Dumb little machine, but it's the difference between ten hours to grade an exam, and twenty minutes.
Not true. The only exams that "matter" and formally regarded are the school entrance ones (e.g. Zhongkao and Gaokao). The rest are all just your usual and trivial quizzes. No one cares.
I mean if little MoaMao gets it right then LiLi and PoPo and QiQi all just copy it.
Chinese education is nothing more the rote memorization and cheating. You don't need AI, you need ETHICS in China.
To a large extent that's true. They only care in so far as they believe them to predict those test scores.
I used to teach a subject that didn't appear on those tests, so for the most part, there was very little supervision and the students mostly didn't care about how they did. This made it incredibly tough to teach, so eventually I gave up and just tried to make the material as engaging as possible, hoping that the students would become interested enough that they'd pursue spoken English outside of class, or even after they took their gaokao.
We are about to see a major squashing of teachers in the US . Kids can be taught by computer and we will see 99% of teachers eliminated in this country. Those in training to become teachers had best change their college majors right now.
Nevertheless they have nothing to do with so-called "social credit" (which even isn't an actual thing hitherto) whatsoever. It's as if Equifax cares about your SAT scores.
Probably soon people will not have to use the brain and what then? as in the DETROIT game? Robots take control? China is on the biggest path to this LS
Imagine having to grade 60 students per class, that is the reality of a grade school classroom over there on an interesting side note https://www.sciencealert.com/this-college-used-an-ai-bot-as-teaching-assistant-and-none-of-the-students-noticed
That's just amazing. Great way to save some time for a teacher. Just as good as the use of writing services for students. I managed to find some good ones on https://edureviewer.com/servic... and since then I always prefer to pay for papers rather than waste time doing all that stuff myself.

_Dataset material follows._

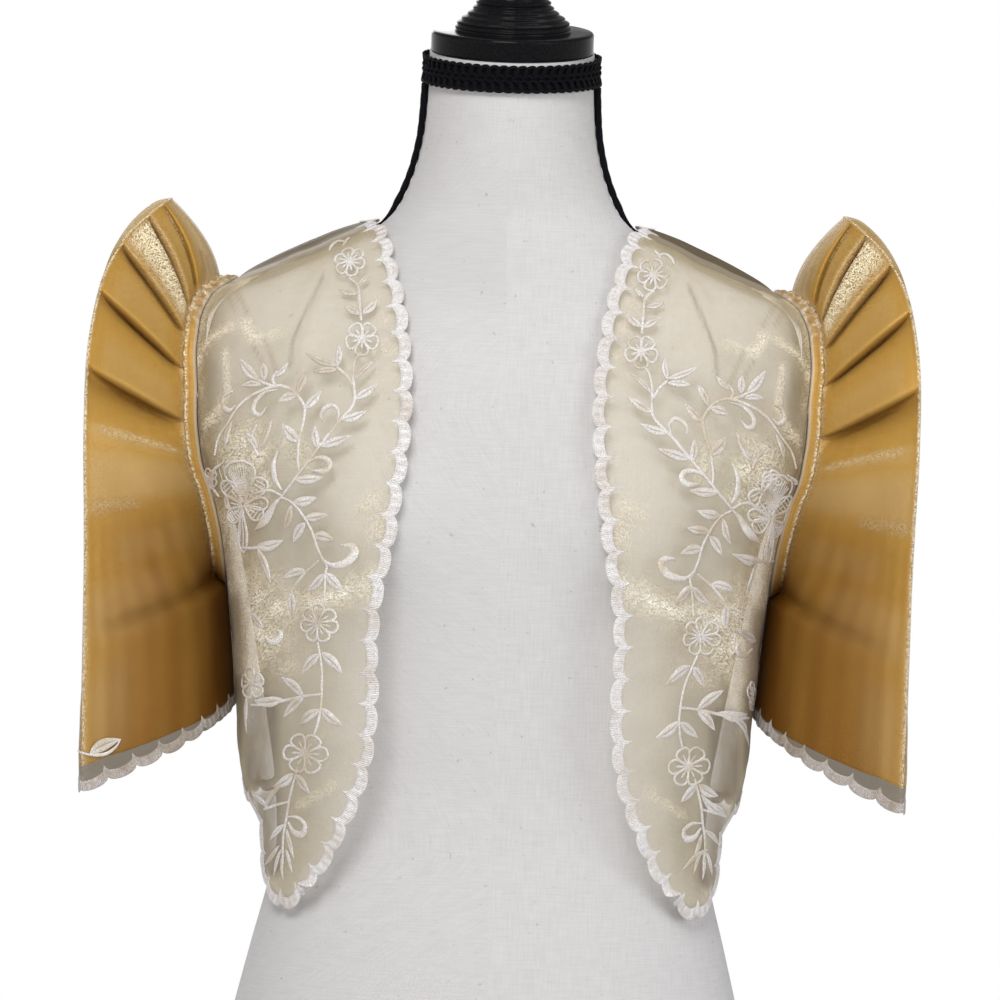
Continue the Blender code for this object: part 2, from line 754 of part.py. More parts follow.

If Equifax had easy automated access to your SAT scores, they would certainly store them. The attitude of corporations in the "big data age" is "collect first, figure out what it might be good for, later". Even if they never had any use for that data on their own, they would assume the pennies it takes them to store these few bytes per person may pay off later, if someone comes along who wants to buy that data (like advertisers intending to target people with different SAT scores with different ads).